Nas razões para o veto, o governo justificou que a CVM já desempenha atividade consultiva e educativa e pode editar atos de orientação específicos, publicamente disponíveis, com respostas concretas a dúvidas reais e não criados somente por força de determinação legal.

Outras alterações na Lei nº 6404/1976

Entre 2019 e 2020, o IBGC fez parte de grupo técnico de apoio (GTA) constituído pela equipe econômica do governo que sugeriu normas de governança contidas na medida provisória (com exceção ao voto plural), sobretudo as práticas desenhadas para suprir as lacunas apontadas pelo Banco Mundial em aspectos relacionados à proteção de investidores minoritários.
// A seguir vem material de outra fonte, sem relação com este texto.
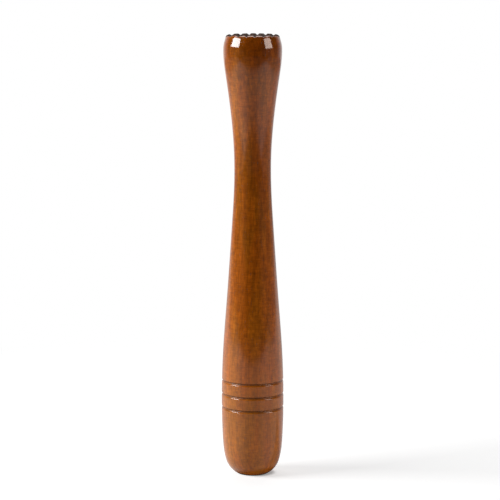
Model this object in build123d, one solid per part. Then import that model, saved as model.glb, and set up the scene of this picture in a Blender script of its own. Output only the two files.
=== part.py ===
from build123d import *

import os

# A bar muddler, turned from one length of hardwood, standing on its rounded end.
# Millimetres. The origin is the centre of the small flat that it stands on, and +Z runs up the
# turning axis to the toothed pressing face.

# Overall
LENGTH = 250.0

# Turned side: each station is (radius, height), and one smooth curve runs through them all.
FOOT_FLAT_RADIUS = 8.6
WIDEST_RADIUS = 17.6
WIDEST_HEIGHT = 44.0
WAIST_RADIUS = 10.32
WAIST_HEIGHT = 176.5
HEAD_RADIUS = 16.5
HEAD_HEIGHT = 241.2
SIDE_STATIONS = [
    (FOOT_FLAT_RADIUS, 0.0),
    (10.9, 1.5),
    (13.35, 4.0),
    (15.75, 10.0),
    (17.1, 22.0),
    (WIDEST_RADIUS, WIDEST_HEIGHT),
    (16.85, 70.2),
    (14.66, 100.4),
    (11.85, 140.5),
    (WAIST_RADIUS, WAIST_HEIGHT),
    (12.0, 203.4),
    (15.05, 226.3),
    (HEAD_RADIUS, HEAD_HEIGHT),
    (16.3, 244.0),
    (15.75, 246.3),
    (15.1, 248.4),
]

# Rim of the head: a small round from the side to the slightly domed pressing face.
FACE_RADIUS = 13.9
FACE_DROP = 0.35
RIM_MIDDLE = (14.7, 249.15)

# Three V grooves round the widest part, all cut down to the same core.
GROOVE_COUNT = 3
GROOVE_PITCH = 7.75
GROOVE_MIDDLE_HEIGHT = 46.5
GROOVE_DEPTH = 0.75
GROOVE_WIDTH = 1.5

# Teeth: V cuts in two crossing rows leave square, flat-topped teeth on the pressing face.
CUT_COUNT = 6
CUT_PITCH = 4.65
CUT_DEPTH = 1.3
CUT_HALF_WIDTH = 1.3
GRID_OFFSET = -0.4
GRID_TURN = -3.0

CLEARANCE = 1.0


def turned_blank():
    """The plain turned shape, before the grooves and the teeth are cut."""
    side = Spline(*SIDE_STATIONS)
    rim = ThreePointArc(SIDE_STATIONS[-1], RIM_MIDDLE, (FACE_RADIUS, LENGTH - FACE_DROP))
    face = TangentArc((0.0, LENGTH), (FACE_RADIUS, LENGTH - FACE_DROP), tangent=(1.0, 0.0))
    axis_line = Line((0.0, LENGTH), (0.0, 0.0))
    foot = Line((0.0, 0.0), SIDE_STATIONS[0])
    half_section = make_face(side + rim + face + axis_line + foot)
    return revolve(Plane.XZ * half_section, Axis.Z, 360)


def groove_cutter(height):
    """A ring of triangular section that cuts one V groove at this height."""
    reach = GROOVE_DEPTH + CLEARANCE
    half_mouth = GROOVE_WIDTH / 2 * reach / GROOVE_DEPTH
    core = WIDEST_RADIUS - GROOVE_DEPTH
    section = make_face(
        Polyline(
            (core, height),
            (core + reach, height - half_mouth),
            (core + reach, height + half_mouth),
            close=True,
        )
    )
    return revolve(Plane.XZ * section, Axis.Z, 360)


def tooth_cutter(offset):
    """A long prism that cuts one V across the pressing face, parallel to Y, at this X."""
    reach = CUT_DEPTH + CLEARANCE
    half_mouth = CUT_HALF_WIDTH * reach / CUT_DEPTH
    floor = LENGTH - CUT_DEPTH
    section = make_face(
        Polyline(
            (offset, floor),
            (offset + half_mouth, floor + reach),
            (offset - half_mouth, floor + reach),
            close=True,
        )
    )
    return extrude(Plane.XZ * section, HEAD_RADIUS * 2, both=True)


def turned_body():
    """The whole muddler: the turned blank with its grooves and its crossing rows of V cuts."""
    body = turned_blank()
    for index in range(GROOVE_COUNT):
        steps = index - (GROOVE_COUNT - 1) / 2
        body -= groove_cutter(GROOVE_MIDDLE_HEIGHT + steps * GROOVE_PITCH)
    for row_angle in (0.0, 90.0):
        for index in range(CUT_COUNT):
            steps = index - (CUT_COUNT - 1) / 2
            offset = steps * CUT_PITCH + GRID_OFFSET
            body -= Rot(0, 0, GRID_TURN + row_angle) * tooth_cutter(offset)
    return body


os.makedirs("parts", exist_ok=True)
export_step(turned_body(), "parts/turned_body.step")
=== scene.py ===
import math

import bpy
import numpy as np
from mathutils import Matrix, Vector


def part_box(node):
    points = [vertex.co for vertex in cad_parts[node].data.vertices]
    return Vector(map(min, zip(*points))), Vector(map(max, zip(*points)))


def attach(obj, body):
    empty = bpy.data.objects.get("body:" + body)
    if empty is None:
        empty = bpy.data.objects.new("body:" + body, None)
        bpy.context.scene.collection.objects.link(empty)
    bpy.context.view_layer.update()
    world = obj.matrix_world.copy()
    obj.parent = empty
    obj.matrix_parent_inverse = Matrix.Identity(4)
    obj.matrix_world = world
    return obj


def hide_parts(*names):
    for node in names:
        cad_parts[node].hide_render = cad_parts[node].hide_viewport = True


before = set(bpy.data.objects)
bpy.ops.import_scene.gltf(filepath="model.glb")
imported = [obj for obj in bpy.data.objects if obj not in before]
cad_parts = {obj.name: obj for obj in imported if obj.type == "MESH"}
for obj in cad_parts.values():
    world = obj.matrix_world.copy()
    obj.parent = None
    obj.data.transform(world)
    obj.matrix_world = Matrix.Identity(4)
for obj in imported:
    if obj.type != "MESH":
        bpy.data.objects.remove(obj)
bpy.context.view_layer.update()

# ---------------------------------------------------------------- sizes, in metres
MM = 0.001
CAD_NODE = "turned_body"
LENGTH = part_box(CAD_NODE)[1].z

# The pressing face and its rows of V cuts, as the CAD part has them
FACE_RADIUS = 13.9 * MM
FACE_DROP = 0.35 * MM
RIM_MIDDLE = (14.7 * MM, LENGTH - 0.85 * MM)
CUT_COUNT = 6
CUT_PITCH = 4.65 * MM
CUT_DEPTH = 1.3 * MM
CUT_HALF_WIDTH = 1.3 * MM
GRID_OFFSET = -0.4 * MM
GRID_TURN = math.radians(-3.0)

# The part of the pressing face that the lacquer left bare: a disc a little behind the middle,
# less what of it lies past the rim
RAW_RADIUS = 15.4 * MM
RAW_OFFSET = 1.6 * MM
RAW_LIMIT = 15.35 * MM

# The V grooves round the widest part, and the stretch of the side that holds them
GROOVE_DEPTH = 0.75 * MM
GROOVE_HALF_WIDTH = 0.75 * MM
GROOVES_ABOVE = 0.12 * LENGTH
GROOVES_BELOW = 0.25 * LENGTH

# How far the lacquer rounds the edges that were cut sharp
TOOTH_ROUND = 0.3 * MM
CUT_FLOOR_ROUND = 0.18 * MM
GROOVE_LIP_ROUND = 0.25 * MM
GROOVE_FLOOR_ROUND = 0.12 * MM

# The radii are drawn in by this much, so that the finished surface stays inside the CAD part
SNUG = 0.998

# The side is read from the CAD part up to just under the cuts, at points this far apart,
# and closer together near both ends
CUT_MARGIN = 0.25 * MM
SIDE_STEP = 3.5 * MM
END_STEP = 0.6 * MM
FOOT_STRETCH = 6 * MM
HEAD_STRETCH = 12 * MM

# Mesh density. A ring has SEGMENTS vertices, and twice as many above each of two doublings,
# measured down from the top; the grid of the pressing face begins where the rings end.
SEGMENTS = 160
RING_STEP = 1.25 * MM
GROOVE_RING_STEP = 0.12 * MM
FIRST_DOUBLING = 9.0 * MM
SECOND_DOUBLING = 5.5 * MM
FACE_GRID = 4.5 * MM
DOUBLED_STEP = 0.9 * MM
LAST_STEP = 0.35 * MM
FIRST_ANGLE = GRID_TURN - 3 * math.pi / 4


# ---------------------------------------------------------------- outline, read from the frame
class Curve:
    """A natural cubic spline through values given at rising places."""

    def __init__(self, at, values):
        self.at = np.asarray(at, float)
        self.values = np.asarray(values, float)
        step = np.diff(self.at)
        slope = np.diff(self.values) / step
        count = len(self.at)
        matrix = np.eye(count)
        right = np.zeros(count)
        for i in range(1, count - 1):
            matrix[i, i - 1] = step[i - 1]
            matrix[i, i] = 2 * (step[i - 1] + step[i])
            matrix[i, i + 1] = step[i]
            right[i] = 6 * (slope[i] - slope[i - 1])
        self.bend = np.linalg.solve(matrix, right)

    def __call__(self, place):
        place = np.clip(place, self.at[0], self.at[-1])
        i = np.clip(np.searchsorted(self.at, place) - 1, 0, len(self.at) - 2)
        step = self.at[i + 1] - self.at[i]
        a = (self.at[i + 1] - place) / step
        b = (place - self.at[i]) / step
        bent = (a**3 - a) * self.bend[i] + (b**3 - b) * self.bend[i + 1]
        return a * self.values[i] + b * self.values[i + 1] + bent * step**2 / 6


def cad_points():
    """Height and radius of every vertex of the CAD part."""
    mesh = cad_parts[CAD_NODE].data
    co = np.empty(len(mesh.vertices) * 3)
    mesh.vertices.foreach_get("co", co)
    co = co.reshape(-1, 3)
    return co[:, 2], np.hypot(co[:, 0], co[:, 1])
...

As contribuições desse grupo técnico originaram boa parte do capítulo III da Lei 14.195/2021, especificamente o artigo 5º. Durante a tramitação da matéria na Câmara e no Senado, o IBGC também atuou para defender a permanência no texto de práticas de governança consagradas por referências internacionais e nacionais, como o código do IBGC.
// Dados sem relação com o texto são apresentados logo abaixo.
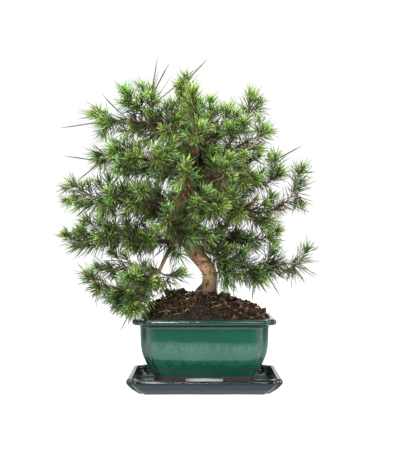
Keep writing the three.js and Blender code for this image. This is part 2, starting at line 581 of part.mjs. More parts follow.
// One leafy stem: a three-sided twig. Between each two rings of a whorl all six faces are drawn out
// into three-sided needles, and the twig ends in one more.
class Stem {
  constructor(points, leader, long, draw) {
    this.spine = new Spine(points);
    this.draw = draw;
    this.long = long;
    const length = this.spine.length - STEM.tuft;
    this.end = length;
    this.bare = Math.min(leader ? STEM.bare : STEM.forkBare, length * 0.35);
    this.bare = Math.max(this.bare, length - STEM.leafy);
    this.radius = (s) => THREE.MathUtils.lerp(STEM.root, STEM.tip, s / length);
    const count = Math.max(2, Math.round((length - this.bare) / STEM.spacing));
    const step = (length - STEM.whorl - this.bare) / (count - 0.5);
    const start = draw() * 2;
    this.stations = [{ s: 0, turn: start }];
    for (let i = 0; i < count; i += 1) {
      const s = this.bare + step * i;
      this.stations.push({ s, turn: start + i * STEM.twist, whorl: true });
      this.stations.push({ s: s + STEM.whorl, turn: start + i * STEM.twist });
    }
    this.stations.push({ s: length, turn: start + count * STEM.twist });
    take(this, this.spine, (s) => this.radius(s), 6, length);
  }

  grow() {
    const spots = [];
    const faces = [];
    const rings = this.stations.map(({ s, turn }) => this.spine.ring(s, this.radius(s), 3, turn));
    rings.forEach((ring) => ring.forEach((p) => spots.push(p)));
    faces.push([0, 2, 1]);
    for (let i = 0; i + 1 < rings.length; i += 1) {
      const { s, whorl } = this.stations[i];
      for (let j = 0; j < 3; j += 1) {
        const a = i * 3 + j;
        const b = i * 3 + (j + 1) % 3;
        const pair = [[a, b, b + 3, 1], [a, b + 3, a + 3, -1]];
        pair.forEach(([p, q, r, hand]) => {
          const apex = whorl ? this.needle(spots[p], spots[q], spots[r], s, hand) : null;
          if (apex) {
            spots.push(apex);
            const n = spots.length - 1;
            faces.push([p, q, n], [q, r, n], [r, p, n]);
          } else {
            faces.push([p, q, r]);
          }
        });
      }
    }
    const last = (rings.length - 1) * 3;
    const tip = this.spine.at(this.end);
    const apex = tip.p.clone().addScaledVector(tip.way, STEM.tuft * 0.8);
    spots.push(apex);
    const n = spots.length - 1;
    faces.push([last, last + 1, n], [last + 1, last + 2, n], [last + 2, last, n]);
    const flat = [];
    spots.forEach((p) => flat.push(p.x, p.y, p.z));
    return solid(indexed(flat, faces.flat()));
  }

  // The tip of a needle that grows from the face a, b, c, or null where there is no room for one
  needle(a, b, c, s, hand) {
    const foot = a.clone().add(b).add(c).divideScalar(3);
    const out = b.clone().sub(a).cross(c.clone().sub(a)).normalize();
    const { way } = this.spine.at(s);
    const across = way.clone().cross(out).normalize();
    const share = (s - this.bare) / Math.max(1, this.end - this.bare);
    const [low, middle, high] = NEEDLE.length;
    let length = share < 0.5
      ? THREE.MathUtils.lerp(low, middle, share * 2)
      : THREE.MathUtils.lerp(middle, high, share * 2 - 1);
    if (this.long && this.draw() < NEEDLE.longShare) {
      length = this.long;
    }
    length *= 0.85 + 0.3 * this.draw();
    for (let k = 0; k < NEEDLE.tries.length; k += 1) {
      const sway = NEEDLE.sway * k * (this.draw() - 0.5);
      const lean = THREE.MathUtils.lerp(...NEEDLE.lean, share) + hand * NEEDLE.pairLean + sway;
      const spread = hand * (NEEDLE.pairSpread + 0.3 * this.draw());
      const goes = way.clone().multiplyScalar(Math.cos(lean))
        .addScaledVector(out, Math.sin(lean) * Math.cos(spread))
        .addScaledVector(across, -Math.sin(lean) * Math.sin(spread));
      const apex = foot.clone().addScaledVector(goes.normalize(), length * NEEDLE.tries[k]);
      const from = foot.clone().lerp(apex, 0.06);
      if (clear(this, from, apex, NEEDLE.foot, NEEDLE.point, NEEDLE.room)) {
        taken.push({ owner: this, a: from, b: apex, ra: NEEDLE.foot, rb: NEEDLE.point });
        return apex;
      }
    }
    return null;
  }
}

const bareWood = model.getObjectByName('trunk_and_branches');
const feeler = new THREE.Raycaster();

// How far the bark stands out from a branch's middle, at its highest spot under a stem's foot
function barkHeight(here, away, reach) {
  const across = here.way.clone().cross(away);
  let height = 0;
  for (let i = 0; i < 8; i += 1) {
    const angle = i * Math.PI / 4;
    const from = here.p.clone().addScaledVector(away, reach)
      .addScaledVector(here.way, STEM.root * Math.cos(angle))
      .addScaledVector(across, STEM.root * Math.sin(angle));
    feeler.set(from, away.clone().negate());
    const [hit] = feeler.intersectObject(bareWood);
    height = Math.max(height, hit ? reach - hit.distance : 0);
  }
  return height;
}

// Where a leader starts: just off the bark on the side it grows to, or just past the branch's end
function socket(on, at, towards) {
  const { spine, radius } = spines[on];
  const distance = spine.length * at;
  const here = spine.at(distance);
  let way = here.way;
  let lift = 0;
  if (at < 1) {
    way = towards.clone().sub(here.p);
    way.sub(here.way.clone().multiplyScalar(way.dot(here.way))).normalize();
    lift = barkHeight(here, way, 2 * radius(distance));
  }
  const start = here.p.clone().addScaledVector(way, lift + STEM.off);
  return [start, start.clone().addScaledVector(way, STEM.straight)];
}

const counts = {};
const grown = SPRAYS.map((row, index) => {
  counts[row.on] = (counts[row.on] || 0) + 1;
  const name = `spray_${row.on}_${counts[row.on]}`;
  const draw = draws(100 + index);
  const goals = row.stems.map((stem) => stem.map(point));
  const leader = new Stem([...socket(row.on, row.at, goals[0][0]), ...goals[0]], true, row.long, draw);
  const forks = goals.slice(1).map((goal, i) => {
    const fork = leader.spine.at(leader.spine.length * (STEM.forkAt + 0.14 * i));
    return new Stem([fork.p, ...goal], false, 0, draw);
  });
  const stems = [leader, ...forks];
  return { name, stems, index };
});

grown.forEach(({ name, stems, index }) => {
  let body = null;
  stems.forEach((stem) => {
    const next = stem.grow();
    body = body ? body.add(next) : next;
  });
  keep(name, body, NEEDLE_GREENS[index % NEEDLE_GREENS.length], 0.7);
});

export default model;
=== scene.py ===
import math
import random

import bmesh
import bpy
import numpy as np
from mathutils import Euler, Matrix, Vector, kdtree, noise


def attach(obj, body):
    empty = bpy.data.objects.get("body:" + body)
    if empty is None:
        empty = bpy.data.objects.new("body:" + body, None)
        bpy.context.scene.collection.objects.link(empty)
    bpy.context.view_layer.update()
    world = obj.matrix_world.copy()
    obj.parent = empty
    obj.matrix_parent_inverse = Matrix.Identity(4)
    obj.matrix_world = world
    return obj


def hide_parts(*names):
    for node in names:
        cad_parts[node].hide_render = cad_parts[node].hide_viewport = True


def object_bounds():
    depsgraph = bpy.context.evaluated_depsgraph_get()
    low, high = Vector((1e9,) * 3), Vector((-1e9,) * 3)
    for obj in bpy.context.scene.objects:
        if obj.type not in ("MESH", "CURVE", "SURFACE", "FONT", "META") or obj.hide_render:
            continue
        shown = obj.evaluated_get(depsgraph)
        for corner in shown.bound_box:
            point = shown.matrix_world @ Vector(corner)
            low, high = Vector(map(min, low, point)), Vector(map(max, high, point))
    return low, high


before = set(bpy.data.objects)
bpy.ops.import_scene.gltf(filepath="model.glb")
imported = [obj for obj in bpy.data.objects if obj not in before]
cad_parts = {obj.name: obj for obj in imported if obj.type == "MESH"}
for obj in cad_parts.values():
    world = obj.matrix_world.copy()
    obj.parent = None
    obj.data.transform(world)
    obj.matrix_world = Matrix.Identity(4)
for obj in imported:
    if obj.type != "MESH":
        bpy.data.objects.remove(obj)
cad_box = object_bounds()
MM = 0.001


# Drip tray. A shallow clay saucer with stepped corners, pressed in a mould and dipped in a dark
# blue-green glaze. The glaze runs thin and brown over the edges. The underside is wiped back to
# bare clay, and the front rim sags a little from the firing.

def smooth_line(points, step):
    """Evenly spaced points on one smooth curve through a few. A radius may follow x, y and z."""
    points = np.asarray(points, float)
    ends = np.vstack([2 * points[0] - points[1], points, 2 * points[-1] - points[-2]])
    fine = []
    for a, b, c, d in zip(ends, ends[1:], ends[2:], ends[3:]):
        before, here, after = [max(np.linalg.norm(q - p) ** 0.5, 1e-3) for p, q in ((a, b), (b, c), (c, d))]
        leaving = here * ((b - a) / before - (c - a) / (before + here)) + (c - b)
        arriving = here * ((d - c) / after - (d - b) / (here + after)) + (c - b)
        t = np.linspace(0, 1, 16, endpoint=False)[:, None]
        fine.append(b + leaving * t + (3 * (c - b) - 2 * leaving - arriving) * t ** 2
                    + (2 * (b - c) + leaving + arriving) * t ** 3)
    fine = np.vstack([*fine, points[-1:]])
    run = np.r_[0, np.cumsum(np.linalg.norm(np.diff(fine[:, :3], axis=0), axis=1))]
    at = np.linspace(0, run[-1], max(2, math.ceil(run[-1] / step)) + 1)
    return np.stack([np.interp(at, run, column) for column in fine.T], 1)


def add(name, primitive, **settings):
    """Adds a primitive with nothing else selected, and names it."""
    bpy.ops.object.select_all(action="DESELECT")
    getattr(bpy.ops.mesh, primitive)(**settings)
    made = bpy.context.object
    made.name = made.data.name = name
    return made


def pick(ob, kind, test):
    """In edit mode, selects just the vertices or faces whose middle passes the test."""
    bpy.ops.mesh.select_mode(type="VERT" if kind == "verts" else "FACE")
    bpy.ops.mesh.select_all(action="DESELECT")
    mesh = bmesh.from_edit_mesh(ob.data)
    for part in getattr(mesh, kind):
        middle = part.co if kind == "verts" else part.calc_center_median()
        part.select = test(middle)
    mesh.select_flush_mode()
    bmesh.update_edit_mesh(ob.data)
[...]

Dentre as novidades trazidas pelo art. 5º da Lei nº 14.195/2021, merecem destaque as seguintes disposições:

• veto ao acúmulo de cargo de presidente do conselho de administração e diretor-presidente, mas fica previsto que a CVM poderá editar ato normativo que excepcione o veto para companhias de menor porte;

• presença obrigatória de conselheiros independentes nos conselhos de administração de companhias abertas, com termos e prazos a serem definidos pela CVM;

• a competência da assembleia geral deliberar sobre a celebração de transações com partes relacionadas, a alienação ou a contribuição para outra empresa de ativos, caso o valor da operação corresponda a mais de 50% do valor dos ativos totais da companhia no último balanço aprovado;

• ampliação de 15 para 21 dias do prazo de antecedência da primeira convocação de assembleias de acionistas de companhias abertas;

• possibilidade de que a CVM determine o adiamento de assembleia geral por até 30 dias  em caso de insuficiência de informações necessárias para a deliberação, contado o prazo da data em que as informações completas forem colocadas à disposição dos acionistas.